Look, up in the sky, it’s a bird, it’s a plane, no, it’s Big Brother

Ain’t technology grand? I can sit here in China and zoom in on my son’s backyard in America with Google Earth.

Perhaps someday I will be able to watch my grandkids play in realtime.

The technology is here…now.  Our government uses it for National Security.  There is no doubt that it can (and probably has) serve our military well in Iraq and Afghanistan, our Intelligence community in many foreign lands and our scientists in tracking environmental information around the globe.

But what if someone wants to watch my grandkids running through the sprinkler in their underoos.

or…

Watch you as you read this post?

A new intelligence institution to be inaugurated soon by the Bush administration will allow government spying agencies to conduct broad surveillance and reconnaissance inside the United States for the first time.
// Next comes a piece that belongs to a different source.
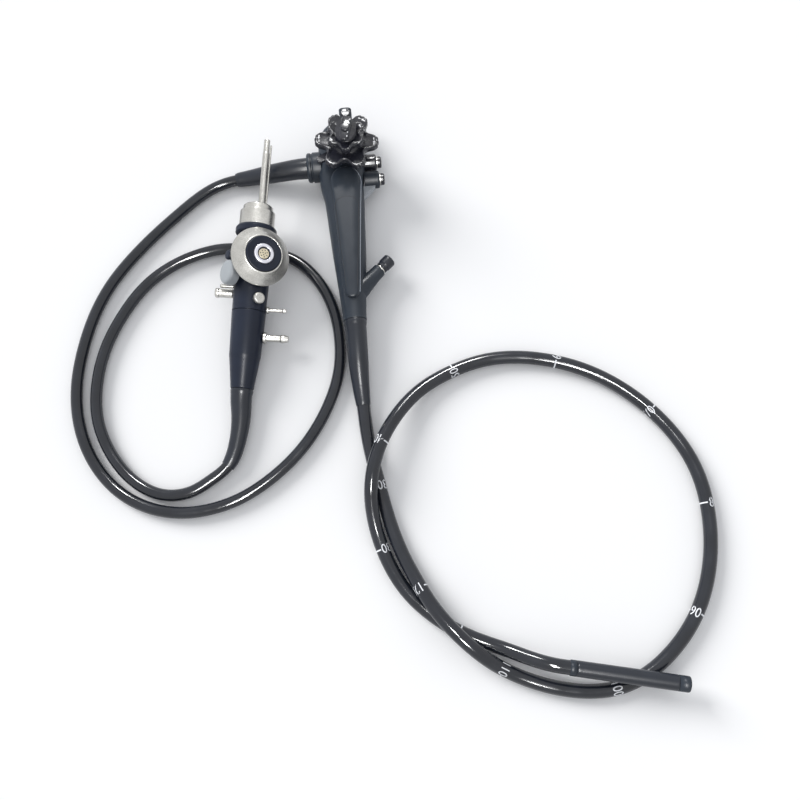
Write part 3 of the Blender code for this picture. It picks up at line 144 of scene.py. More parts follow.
ROOM_STRENGTH = 0.7
world = bpy.data.worlds.new("white_room")
bpy.context.scene.world = world
world.use_nodes = True
tree = world.node_tree
tree.nodes.clear()
light_path = add_node(tree, "ShaderNodeLightPath")
seen = add_node(tree, "ShaderNodeMath", {0: (light_path, "Is Camera Ray"),
                                         1: (light_path, "Is Transmission Ray")}, operation="MAXIMUM")
direct = add_node(tree, "ShaderNodeMath", {0: (seen, 0), 1: (light_path, "Is Glossy Ray")},
                  operation="MAXIMUM")
white = add_node(tree, "ShaderNodeBackground", {"Color": (1.0, 1.0, 1.0, 1.0), "Strength": 1.0})
room = add_node(tree, "ShaderNodeBackground", {"Color": colour("f4f6fa"), "Strength": ROOM_STRENGTH})
mixed = add_node(tree, "ShaderNodeMixShader", {0: (direct, 0), 1: (room, 0), 2: (white, 0)})
add_node(tree, "ShaderNodeOutputWorld", {0: (mixed, 0)})


def add_lamp(name, kind, energy, facing):
    """Lamp that shines in a direction."""
    lamp = bpy.data.lights.new(name, kind)
    lamp.energy = energy
    holder = add_object(name, lamp)
    holder.rotation_euler = facing.to_track_quat("-Z", "Y").to_euler()
    return holder


SUN_STRENGTH = 2.6
CEILING_WATTS = 22.0
CEILING_TARGET = Vector((0.0, -0.25, 0.0))
sun = add_lamp("hazy_sun", "SUN", SUN_STRENGTH, Vector((2.2, -1.95, -1.6)))
sun.data.angle = math.radians(30.0)
sun.visible_glossy = False
for i, place in enumerate(((0.0, -0.75, 1.8), (0.1, 1.1, 1.3), (0.0, -1.1, 1.3))):
    ceiling = add_lamp("ceiling_%d" % (i + 1), "AREA", CEILING_WATTS, CEILING_TARGET - Vector(place))
    ceiling.location = place
    ceiling.data.size = 0.24
    ceiling.visible_diffuse = False


# Insertion tube
# A steel coil and braid under a coat of dark polyurethane, smooth and slightly glossy, with a
# centimetre scale printed in white. It lies in one loop and passes over its own start.
TUBE_D = 0.0124
TUBE_FLOOR = 0.5 * TUBE_D
SLEEVE_R = 0.0068
SLEEVE_GAP = 0.0003
BEND_HEADING = math.radians(-13.4)
BEND_BASE = np.array((0.1582, -0.5027, TUBE_D + SLEEVE_GAP + SLEEVE_R))
BEND_FORWARD = np.array((math.cos(BEND_HEADING), math.sin(BEND_HEADING), 0.0))
BASE_RING_L = 0.012


def metres(points, floor=0.0):
    """Millimetre points in metres. A point without a height lies on the table, its centre at floor."""
    rows = [tuple(round(c * MM, 6) for c in point) for point in points]
    return tuple(row if len(row) == 3 else (*row, floor) for row in rows)


INSERTION_BOOT_ROUTE = metres((
    (-7.9, -170.8, 18), (-7.9, -175.5, 18), (-8, -192, 16.9), (-8.3, -214, 13.2),
    (-8.2, -234, 9), (-7.6, -250.7, 7.1),
))
INSERTION_ROUTE = metres((
    (-7, -268, 6.6), (-5.5, -288), (-0.5, -322), (6, -358), (16, -393, 8),
    (26, -417, 13), (37, -439, 18.4), (49.5, -457, 20), (63.5, -473, 18.4),
    (77.5, -486, 13.8), (93, -497, 8.4), (114, -508), (139, -517), (191, -520.5),
    (243, -493), (267, -466), (285, -429), (293.5, -385), (289.5, -338), (276, -306),
    (256, -278), (203, -236), (173, -224), (110, -217.5), (77, -226, 6.6),
    (46, -242, 9.2), (22, -265, 14.2), (5.5, -290, 18.8), (-4, -314, 19.4),
    (-8, -338, 15), (-6.5, -364, 8.4), (-1.2, -387), (19.5, -428), (35, -444.5),
    (55, -460), (75, -471), (95, -480, 8.6), (116, -489.9, 15.4), (136.1, -497.33, 19.5),
), TUBE_FLOOR)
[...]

Under a proposal being reviewed by Congress, a National Applications Office (NAO) will be established to coordinate how the Department of Homeland Security (DHS) and domestic law enforcement and rescue agencies use imagery and communications intelligence picked up by U.S. spy satellites.

The NAO was created days after President George W. Bush signed a new law approved by Congress expanding the ability of the NSA to eavesdrop, without warrants, on telephone calls, email and faxes passing through telecommunications hubs in the United States.

“These [intelligence] systems are already used to help us respond to crises. We anticipate that we can also use them to protect Americans by preventing the entry of dangerous people and goods into the country, and by helping us examine critical infrastructure for vulnerabilities.”

Charles Allen, DHS’s chief intelligence officer,and head the new program.

In fact our foreign intelligence and reconnaissance agencies have been used domestically in the past.

In 2001, after the Sept. 11 attacks, the Bush administration called on the NGA to capture imagery from lower Manhattan and the Pentagon to help in the rescue and recovery efforts.

(This came in handy due to the fact someone had located NYC’s emergency response center in the largest target in the world.)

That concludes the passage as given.